Bagaikan gayung bersambut, DPC Kotamobagu pun tak mau kalah cepat. Hanya dua hari kemudian, mereka menggelar rapat yang menghasilkan keputusan definitif, Meiddy Makalalag tetap menjadi calon tunggal.
Royke Kasenda, Sekretaris DPC PDI Perjuangan Kotamobagu, dengan nada yang bisa membuat siapapun teringat pada pidato heroik di film, menegaskan bahwa mereka tidak akan mengubah keputusan. “Tidak ada perubahan,” katanya, seolah-olah dia sedang membacakan naskah pidato kemenangan. “Kami tetap hanya satu calon wali kota diusulkan ke DPD dan DPP yaitu Meiddy Makalalag,” tambahnya dengan penuh semangat.
Dan layaknya drama klasik, kita pun dihadapkan pada cliffhanger (situasi yang menggantung) selanjutnya, siapa yang akan menjadi wakil wali kota? Dua nama muncul di layar, Abdul Haris Mongilong atau calon yang disodorkan oleh DPP PDI Perjuangan.

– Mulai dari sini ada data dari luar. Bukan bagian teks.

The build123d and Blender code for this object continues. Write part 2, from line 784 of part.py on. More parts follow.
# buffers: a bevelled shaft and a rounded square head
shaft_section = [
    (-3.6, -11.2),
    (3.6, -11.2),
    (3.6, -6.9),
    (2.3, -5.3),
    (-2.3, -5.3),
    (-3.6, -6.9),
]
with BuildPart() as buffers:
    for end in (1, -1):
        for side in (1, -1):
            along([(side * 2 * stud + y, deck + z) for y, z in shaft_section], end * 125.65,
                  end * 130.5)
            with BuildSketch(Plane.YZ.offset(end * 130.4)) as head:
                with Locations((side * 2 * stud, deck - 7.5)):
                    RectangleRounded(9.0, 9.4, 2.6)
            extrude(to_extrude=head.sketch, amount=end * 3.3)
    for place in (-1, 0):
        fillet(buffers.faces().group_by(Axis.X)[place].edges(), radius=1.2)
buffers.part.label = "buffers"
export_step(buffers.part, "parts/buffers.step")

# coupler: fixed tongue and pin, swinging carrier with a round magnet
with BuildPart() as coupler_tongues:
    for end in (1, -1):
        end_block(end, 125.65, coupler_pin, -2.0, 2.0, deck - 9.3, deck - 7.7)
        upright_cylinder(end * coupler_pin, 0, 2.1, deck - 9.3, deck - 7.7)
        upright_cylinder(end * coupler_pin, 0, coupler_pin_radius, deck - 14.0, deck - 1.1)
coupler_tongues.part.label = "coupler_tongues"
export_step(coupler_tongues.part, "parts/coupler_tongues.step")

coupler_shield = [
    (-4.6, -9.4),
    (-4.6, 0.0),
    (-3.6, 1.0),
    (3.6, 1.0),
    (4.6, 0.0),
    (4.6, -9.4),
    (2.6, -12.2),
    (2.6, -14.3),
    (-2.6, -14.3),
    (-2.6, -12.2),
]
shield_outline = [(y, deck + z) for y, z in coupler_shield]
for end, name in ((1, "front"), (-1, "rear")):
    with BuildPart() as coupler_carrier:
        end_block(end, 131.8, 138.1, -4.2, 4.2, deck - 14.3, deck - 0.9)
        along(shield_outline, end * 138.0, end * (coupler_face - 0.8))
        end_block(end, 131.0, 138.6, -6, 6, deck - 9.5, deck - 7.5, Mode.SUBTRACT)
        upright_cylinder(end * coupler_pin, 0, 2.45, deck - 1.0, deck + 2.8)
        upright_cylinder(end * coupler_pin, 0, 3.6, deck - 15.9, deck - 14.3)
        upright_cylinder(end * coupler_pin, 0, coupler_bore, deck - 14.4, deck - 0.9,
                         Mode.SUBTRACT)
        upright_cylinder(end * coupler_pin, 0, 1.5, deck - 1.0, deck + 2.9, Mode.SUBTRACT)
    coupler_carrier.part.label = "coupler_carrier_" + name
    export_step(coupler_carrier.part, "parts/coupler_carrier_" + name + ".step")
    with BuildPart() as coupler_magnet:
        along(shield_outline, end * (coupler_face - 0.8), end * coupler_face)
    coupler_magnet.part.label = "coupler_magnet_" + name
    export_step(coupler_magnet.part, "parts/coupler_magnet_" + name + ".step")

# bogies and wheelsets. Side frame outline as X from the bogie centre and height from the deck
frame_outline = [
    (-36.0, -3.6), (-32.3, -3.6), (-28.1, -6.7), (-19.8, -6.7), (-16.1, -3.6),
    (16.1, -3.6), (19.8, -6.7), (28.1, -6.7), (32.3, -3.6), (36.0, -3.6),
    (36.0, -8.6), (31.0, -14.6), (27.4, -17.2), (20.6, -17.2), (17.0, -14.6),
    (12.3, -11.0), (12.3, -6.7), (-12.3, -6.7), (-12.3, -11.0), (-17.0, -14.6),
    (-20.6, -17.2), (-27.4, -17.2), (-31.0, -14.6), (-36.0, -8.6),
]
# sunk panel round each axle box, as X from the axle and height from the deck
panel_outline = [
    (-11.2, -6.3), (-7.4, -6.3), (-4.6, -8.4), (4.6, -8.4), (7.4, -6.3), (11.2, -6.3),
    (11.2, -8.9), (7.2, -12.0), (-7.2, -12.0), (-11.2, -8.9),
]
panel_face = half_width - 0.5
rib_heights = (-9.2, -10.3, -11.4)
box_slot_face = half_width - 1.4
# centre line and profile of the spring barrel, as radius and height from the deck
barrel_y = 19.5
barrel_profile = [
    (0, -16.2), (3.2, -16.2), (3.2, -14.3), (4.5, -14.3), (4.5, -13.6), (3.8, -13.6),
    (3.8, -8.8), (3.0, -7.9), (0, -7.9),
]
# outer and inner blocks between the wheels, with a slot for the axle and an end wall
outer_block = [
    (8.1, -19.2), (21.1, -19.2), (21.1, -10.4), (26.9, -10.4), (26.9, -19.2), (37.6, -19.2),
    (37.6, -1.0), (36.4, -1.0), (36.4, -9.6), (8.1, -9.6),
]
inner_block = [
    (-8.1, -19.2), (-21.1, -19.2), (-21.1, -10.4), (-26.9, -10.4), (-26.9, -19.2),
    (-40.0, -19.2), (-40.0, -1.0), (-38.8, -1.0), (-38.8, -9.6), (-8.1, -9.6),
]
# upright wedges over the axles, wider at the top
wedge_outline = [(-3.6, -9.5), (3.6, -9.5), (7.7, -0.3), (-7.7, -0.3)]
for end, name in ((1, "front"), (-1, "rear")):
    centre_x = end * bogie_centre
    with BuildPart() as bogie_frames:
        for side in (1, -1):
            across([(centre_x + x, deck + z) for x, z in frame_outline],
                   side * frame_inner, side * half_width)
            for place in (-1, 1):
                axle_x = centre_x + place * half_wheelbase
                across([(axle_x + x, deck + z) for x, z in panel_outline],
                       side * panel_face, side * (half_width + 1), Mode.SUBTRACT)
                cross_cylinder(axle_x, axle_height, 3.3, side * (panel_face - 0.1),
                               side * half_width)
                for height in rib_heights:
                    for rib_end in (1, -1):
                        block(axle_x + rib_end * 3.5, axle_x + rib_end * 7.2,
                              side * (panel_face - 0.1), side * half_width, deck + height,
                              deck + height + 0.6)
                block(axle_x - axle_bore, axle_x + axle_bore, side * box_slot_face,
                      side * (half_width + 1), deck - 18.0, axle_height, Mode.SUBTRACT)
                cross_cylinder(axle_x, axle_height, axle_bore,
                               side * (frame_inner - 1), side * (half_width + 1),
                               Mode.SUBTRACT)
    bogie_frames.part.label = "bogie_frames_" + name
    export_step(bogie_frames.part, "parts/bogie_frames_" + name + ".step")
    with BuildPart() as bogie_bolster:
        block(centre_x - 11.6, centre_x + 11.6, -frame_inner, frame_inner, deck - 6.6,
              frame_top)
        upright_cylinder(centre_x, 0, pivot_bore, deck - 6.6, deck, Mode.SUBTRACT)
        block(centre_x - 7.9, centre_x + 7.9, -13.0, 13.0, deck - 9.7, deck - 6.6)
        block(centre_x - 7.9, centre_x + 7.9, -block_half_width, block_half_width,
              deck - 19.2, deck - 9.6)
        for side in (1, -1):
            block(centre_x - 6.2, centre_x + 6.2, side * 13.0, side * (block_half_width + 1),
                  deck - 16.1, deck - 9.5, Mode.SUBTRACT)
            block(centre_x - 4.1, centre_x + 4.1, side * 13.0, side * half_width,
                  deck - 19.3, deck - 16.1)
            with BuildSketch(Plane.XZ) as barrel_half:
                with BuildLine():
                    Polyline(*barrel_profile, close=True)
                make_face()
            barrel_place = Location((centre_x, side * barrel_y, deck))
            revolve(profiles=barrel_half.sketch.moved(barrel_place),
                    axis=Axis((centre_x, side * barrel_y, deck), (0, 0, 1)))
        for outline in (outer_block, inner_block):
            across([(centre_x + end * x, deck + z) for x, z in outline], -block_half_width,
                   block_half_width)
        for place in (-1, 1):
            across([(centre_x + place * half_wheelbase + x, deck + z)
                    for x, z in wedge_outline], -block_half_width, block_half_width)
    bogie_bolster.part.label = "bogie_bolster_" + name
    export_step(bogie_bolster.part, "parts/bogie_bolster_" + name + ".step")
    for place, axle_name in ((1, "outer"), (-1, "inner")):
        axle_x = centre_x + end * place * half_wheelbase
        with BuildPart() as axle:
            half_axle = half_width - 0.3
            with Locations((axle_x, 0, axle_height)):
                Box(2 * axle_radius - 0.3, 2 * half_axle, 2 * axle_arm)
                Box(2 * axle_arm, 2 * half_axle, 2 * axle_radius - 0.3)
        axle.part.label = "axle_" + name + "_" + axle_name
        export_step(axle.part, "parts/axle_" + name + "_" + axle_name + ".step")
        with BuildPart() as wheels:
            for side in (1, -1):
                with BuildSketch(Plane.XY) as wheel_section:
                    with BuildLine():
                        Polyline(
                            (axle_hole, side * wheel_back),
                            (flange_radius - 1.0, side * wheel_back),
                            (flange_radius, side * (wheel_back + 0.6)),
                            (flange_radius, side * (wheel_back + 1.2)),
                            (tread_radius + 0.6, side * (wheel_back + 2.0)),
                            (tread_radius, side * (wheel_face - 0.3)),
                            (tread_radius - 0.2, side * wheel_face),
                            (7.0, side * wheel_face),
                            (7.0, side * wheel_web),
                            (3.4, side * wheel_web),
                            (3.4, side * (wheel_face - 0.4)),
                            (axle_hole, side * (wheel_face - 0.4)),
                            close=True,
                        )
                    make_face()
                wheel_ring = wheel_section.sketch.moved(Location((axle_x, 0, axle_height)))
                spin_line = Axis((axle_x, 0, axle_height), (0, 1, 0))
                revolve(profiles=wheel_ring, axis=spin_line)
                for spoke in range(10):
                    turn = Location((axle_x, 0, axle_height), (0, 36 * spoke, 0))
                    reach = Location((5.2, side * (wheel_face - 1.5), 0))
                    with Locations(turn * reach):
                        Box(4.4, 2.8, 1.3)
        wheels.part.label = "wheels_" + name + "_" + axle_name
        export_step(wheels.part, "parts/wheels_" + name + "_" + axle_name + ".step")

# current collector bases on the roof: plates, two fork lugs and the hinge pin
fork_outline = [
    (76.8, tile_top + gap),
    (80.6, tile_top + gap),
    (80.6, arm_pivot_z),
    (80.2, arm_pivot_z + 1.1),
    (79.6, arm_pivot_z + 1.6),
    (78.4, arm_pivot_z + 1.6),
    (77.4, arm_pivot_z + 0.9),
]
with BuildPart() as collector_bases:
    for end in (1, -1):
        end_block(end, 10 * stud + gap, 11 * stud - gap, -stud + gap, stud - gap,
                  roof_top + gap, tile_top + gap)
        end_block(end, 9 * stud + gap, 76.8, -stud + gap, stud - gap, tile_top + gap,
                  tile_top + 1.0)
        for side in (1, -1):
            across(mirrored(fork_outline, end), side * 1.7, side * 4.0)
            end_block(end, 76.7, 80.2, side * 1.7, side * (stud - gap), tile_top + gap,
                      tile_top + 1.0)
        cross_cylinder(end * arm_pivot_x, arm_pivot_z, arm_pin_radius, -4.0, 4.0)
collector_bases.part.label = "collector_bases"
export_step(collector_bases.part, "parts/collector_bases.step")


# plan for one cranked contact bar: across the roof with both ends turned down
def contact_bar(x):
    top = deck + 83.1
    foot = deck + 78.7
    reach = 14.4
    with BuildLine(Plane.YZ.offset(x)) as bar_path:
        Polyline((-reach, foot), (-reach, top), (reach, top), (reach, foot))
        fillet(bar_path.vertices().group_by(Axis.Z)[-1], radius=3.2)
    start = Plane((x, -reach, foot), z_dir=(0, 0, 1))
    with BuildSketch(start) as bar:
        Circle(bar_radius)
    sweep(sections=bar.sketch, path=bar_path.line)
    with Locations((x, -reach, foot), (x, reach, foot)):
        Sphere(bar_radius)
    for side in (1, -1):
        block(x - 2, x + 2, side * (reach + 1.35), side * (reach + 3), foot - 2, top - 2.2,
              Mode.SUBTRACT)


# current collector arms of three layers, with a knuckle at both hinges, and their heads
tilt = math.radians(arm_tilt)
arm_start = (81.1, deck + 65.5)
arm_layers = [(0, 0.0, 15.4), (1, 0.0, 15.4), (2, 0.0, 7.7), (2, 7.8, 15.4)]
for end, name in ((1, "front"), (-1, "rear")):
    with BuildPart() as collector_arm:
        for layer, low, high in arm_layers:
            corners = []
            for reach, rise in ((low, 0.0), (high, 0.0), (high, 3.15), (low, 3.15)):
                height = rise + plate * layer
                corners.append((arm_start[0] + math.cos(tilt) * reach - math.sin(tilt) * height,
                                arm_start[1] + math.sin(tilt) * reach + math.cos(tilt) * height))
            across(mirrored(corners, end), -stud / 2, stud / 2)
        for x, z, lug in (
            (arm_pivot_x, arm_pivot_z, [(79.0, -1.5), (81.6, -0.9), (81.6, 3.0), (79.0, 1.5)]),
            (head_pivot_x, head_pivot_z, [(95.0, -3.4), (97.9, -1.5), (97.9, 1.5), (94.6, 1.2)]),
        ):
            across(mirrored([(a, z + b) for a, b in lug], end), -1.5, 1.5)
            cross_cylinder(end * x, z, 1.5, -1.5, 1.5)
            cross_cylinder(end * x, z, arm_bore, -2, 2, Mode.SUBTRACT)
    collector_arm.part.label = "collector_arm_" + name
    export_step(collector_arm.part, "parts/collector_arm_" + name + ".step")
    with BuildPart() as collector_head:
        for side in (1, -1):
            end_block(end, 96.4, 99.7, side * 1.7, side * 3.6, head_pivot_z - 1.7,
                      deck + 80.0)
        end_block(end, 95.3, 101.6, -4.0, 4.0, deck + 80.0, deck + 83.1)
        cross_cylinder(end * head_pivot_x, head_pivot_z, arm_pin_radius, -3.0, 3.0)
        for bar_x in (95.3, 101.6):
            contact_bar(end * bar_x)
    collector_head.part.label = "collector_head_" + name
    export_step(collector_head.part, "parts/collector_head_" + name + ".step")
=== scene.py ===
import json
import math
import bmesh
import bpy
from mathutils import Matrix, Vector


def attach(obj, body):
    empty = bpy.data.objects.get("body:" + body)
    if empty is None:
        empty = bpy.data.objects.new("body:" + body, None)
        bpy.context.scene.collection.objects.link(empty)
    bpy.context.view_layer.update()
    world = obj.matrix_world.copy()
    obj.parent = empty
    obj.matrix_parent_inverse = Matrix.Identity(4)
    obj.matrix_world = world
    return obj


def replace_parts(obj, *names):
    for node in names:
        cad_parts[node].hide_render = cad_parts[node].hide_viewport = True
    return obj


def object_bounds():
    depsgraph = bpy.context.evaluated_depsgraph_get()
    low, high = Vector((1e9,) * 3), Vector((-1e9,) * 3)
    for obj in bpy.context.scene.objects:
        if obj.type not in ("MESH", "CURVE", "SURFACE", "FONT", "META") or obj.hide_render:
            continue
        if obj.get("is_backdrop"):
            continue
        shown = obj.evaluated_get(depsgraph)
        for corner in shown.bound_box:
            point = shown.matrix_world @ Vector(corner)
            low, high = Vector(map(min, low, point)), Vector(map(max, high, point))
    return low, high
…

Ini seperti menonton kontes bakat, di mana juri masih menimbang-nimbang siapa yang layak masuk final. Adrianus Mokoginta, Bendahara DPC, mempertegas bahwa mereka menginginkan Abdul Haris Mongilong sebagai wakil, tapi tetap membuka pintu bagi DPP untuk memberikan kejutan.
Meiddy Makalalag, sang protagonis, dengan tenang menyatakan bahwa semua proses berjalan sesuai aturan partai. Ia menyampaikan hal ini dengan keyakinan bak kapten kapal yang meyakinkan awaknya bahwa semua akan selamat dari badai. PDI Perjuangan, katanya, adalah partai dengan tradisi dan aturan yang kuat, dan semua harus menghormatinya.
Jadi, di tengah segala drama dan spekulasi, satu hal menjadi jelas, PDI Perjuangan Kotamobagu telah memilih jagoan mereka. Meiddy Makalalag siap memimpin perjuangan partai dalam Pilwako 2024. Seperti kata pepatah, ‘Bersatu kita teguh, bercerai kita runtuh’, dan PDI Perjuangan jelas memilih untuk bersatu, bahkan jika itu berarti menonton drama politik yang lebih seru daripada sinetron sore hari.
Siap-siaplah, Kotamobagu, karena tampaknya pertarungan politik 2024 ini akan lebih panas dari cabai rawit!